From the Station to the Home Studio

When I lived in Madison, I usually did Rolling with Scissors live from the station. Even back then, I kept asking the same question of the technical team: I’ve got a fully-equipped studio at home, I live a few blocks away, and we already have the technology for remote broadcasting. Why can’t I just do the show from my own studio? At the time, there was still a rule that required a physical person to be present in the building where the transmitter originated. That rule eventually relaxed, and once it did, everything changed.

Now, I can do the program from anywhere. As long as I have my studio, a solid connection, and the infrastructure in place, the show goes on. That flexibility is huge, not just for convenience, but for longevity. It means Rolling with Scissors isn’t tied to a single room, a single building, or even a single city. The show lives wherever I can set up and do the work properly, which feels exactly right for something that’s always been about independence and control.

A Proper Shout-Out

Nearly all of the gear in this studio, everything except the Steam Deck, came from Sweetwater. They deserve a real shout-out. They’ve consistently made sure I have exactly what I need to do this program week after week, without hassle and without surprises. When you’re building a studio you rely on, that kind of consistency matters more than flashy marketing ever will.

Why This Setup Works

This studio isn’t flashy, and it’s not built to impress anyone scrolling past a photo online.
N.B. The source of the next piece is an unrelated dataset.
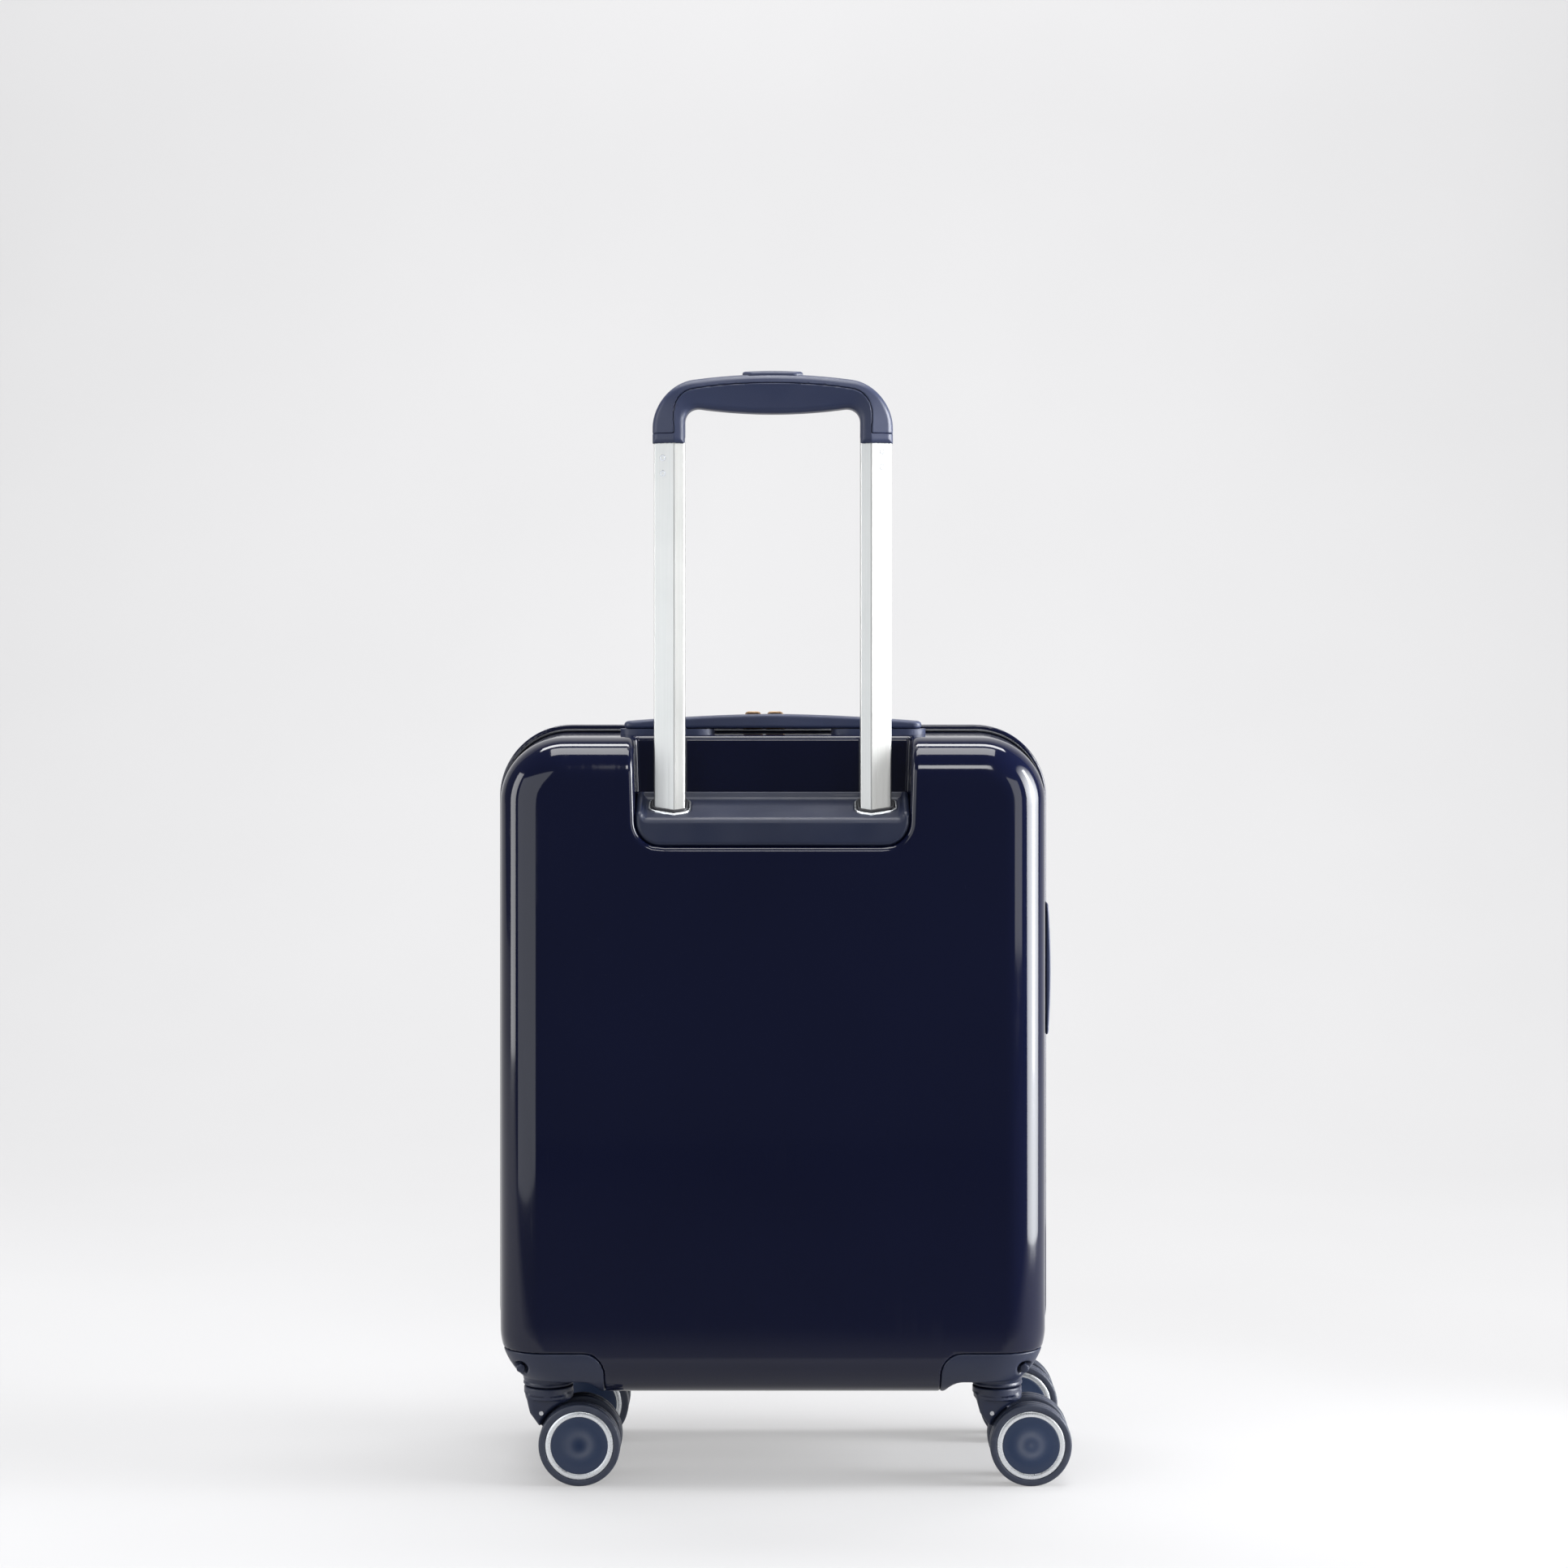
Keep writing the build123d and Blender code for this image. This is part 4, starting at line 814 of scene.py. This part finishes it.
def carry_field(x, y, z):
    share = np.clip(np.abs(x) / CARRY_HALF_LENGTH, 0, 1)
    top = 545.6 - 5.2 * share**1.7
    under = 535.9 - 0.5 * share
    waist = 12.0 - 2.2 * (1 - share**2)
    slab = rounded_both(z - top, under - z, 1.6)
    side = rounded_both(np.abs(y - CARRY_Y) - waist, np.abs(x) - CARRY_HALF_LENGTH, 7.0)
    peg = rounded_both(np.hypot(np.abs(x) - 95, y - CARRY_Y) - 3.95, np.abs(z - 525) - 13, 1.0)
    return rounded_either(rounded_both(slab, side, 2.2), peg, 0.6)


xs = grid_lines(-108, 108, 3.0, (-108, -90, 1.0), (90, 108, 1.0))
grid = (xs, grid_lines(-48, -22, 1.0), grid_lines(511, 547, 0.8, (511, 533, 2.0)))
netted_piece(
    "carry_handle_skin", carry_field, grid, "carry_handle", "soft_touch", "soft_touch", "carry_handle"
)


def side_carry_field(x, y, z):
    along = z - SIDE_HANDLE_Z
    share = np.clip(np.abs(along) / SIDE_HANDLE_HALF, 0, 1)
    slab = rounded_both(x - 199.8 + 1.8 * share**2, 196.4 - x, 0.9)
    across = np.abs(y - CARRY_Y) - 11 + 1.6 * (1 - share**2)
    side = rounded_both(across, np.abs(along) - SIDE_HANDLE_HALF, 6.0)
    peg = rounded_both(np.hypot(np.abs(along) - 38, y - CARRY_Y) - 2.95, np.abs(x - 192) - 4.8, 0.8)
    return rounded_either(rounded_both(slab, side, 1.2), peg, 0.4)


grid = (grid_lines(186, 200.4, 0.5), grid_lines(-47, -23, 0.9), grid_lines(314, 411, 1.1))
netted_piece(
    "side_handle_skin", side_carry_field, grid, "side_handle", "soft_touch", "soft_touch", "side_handle"
)

# %% [markdown]
# ## Casters
# A fork hangs under each neck: a round collar, a body cut away round the wheels, and a thin plate between
# them that carries the axle. Each wheel is turned about its axle, so one profile swept round a circle
# makes the whole tyre, hub and trim ring.

# %% Fork
WHEEL_RADIUS, TRAIL, WHEEL_INNER, WHEEL_OUTER = 29.0, 23.0, 7.0, 20.0


def fork_field(u, v, z):
    """Distance to a fork. u runs from the swivel axis towards the axle, v along the axle."""
    from_pin = np.hypot(u, v)
    collar = rounded_both(from_pin - 17.5, np.abs(z - 65.2) - 2.8, 1.1)
    collar = np.minimum(collar, rounded_both(from_pin - 16.7, np.abs(z - 62) - 2.5, 0.8))
    behind = np.maximum(facet(u, z, (-17.2, 66), (-12.6, 50)), facet(u, z, (-12.6, 50), (-4.6, 39)))
    clear = 30.6 - np.hypot(u - TRAIL, z - WHEEL_RADIUS)
    body = rounded_both(rounded_both(behind, clear, 1.0), u - 17.9, 1.0)
    body = rounded_both(rounded_both(body, z - 64, 0.5), np.abs(v) - 13, 3.0)
    body = rounded_both(body, from_pin - 18.2, 2.0)
    span = np.clip(((u + 3) * 26 - (z - 50) * 21) / (26**2 + 21**2), 0, 1)
    web = np.hypot(u + 3 - 26 * span, z - 50 + 21 * span) - 9.5
    web = rounded_both(rounded_both(web, behind, 2.0), np.abs(v) - 5.9, 1.2)
    return rounded_either(rounded_either(collar, body, 1.2), web, 1.5)


# %% Turned parts
def turned(profile, centre, turns=72):
    """Points and quads of a closed profile (radius, place along the axle) swept round the axle."""
    angle = np.linspace(0, 2 * np.pi, turns, endpoint=False)[:, None]
    radius, along = np.asarray(profile, float).T
    x, z = centre[0] + radius * np.cos(angle), centre[2] + radius * np.sin(angle)
    y = np.broadcast_to(centre[1] + along, x.shape)
    return np.stack([x, y, z], -1).reshape(-1, 3), grid_faces(turns, len(radius), True, True)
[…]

It’s built to work, every single time. Every piece of gear earns its place by solving a real problem, not by promising some abstract improvement. When I sit down to do Rolling with Scissors, I’m not fighting software, digging through menus, or wondering what’s going to break today. I can focus on the music, the pacing, and the stories. The gear disappears, and the show takes over. That’s exactly how it should be.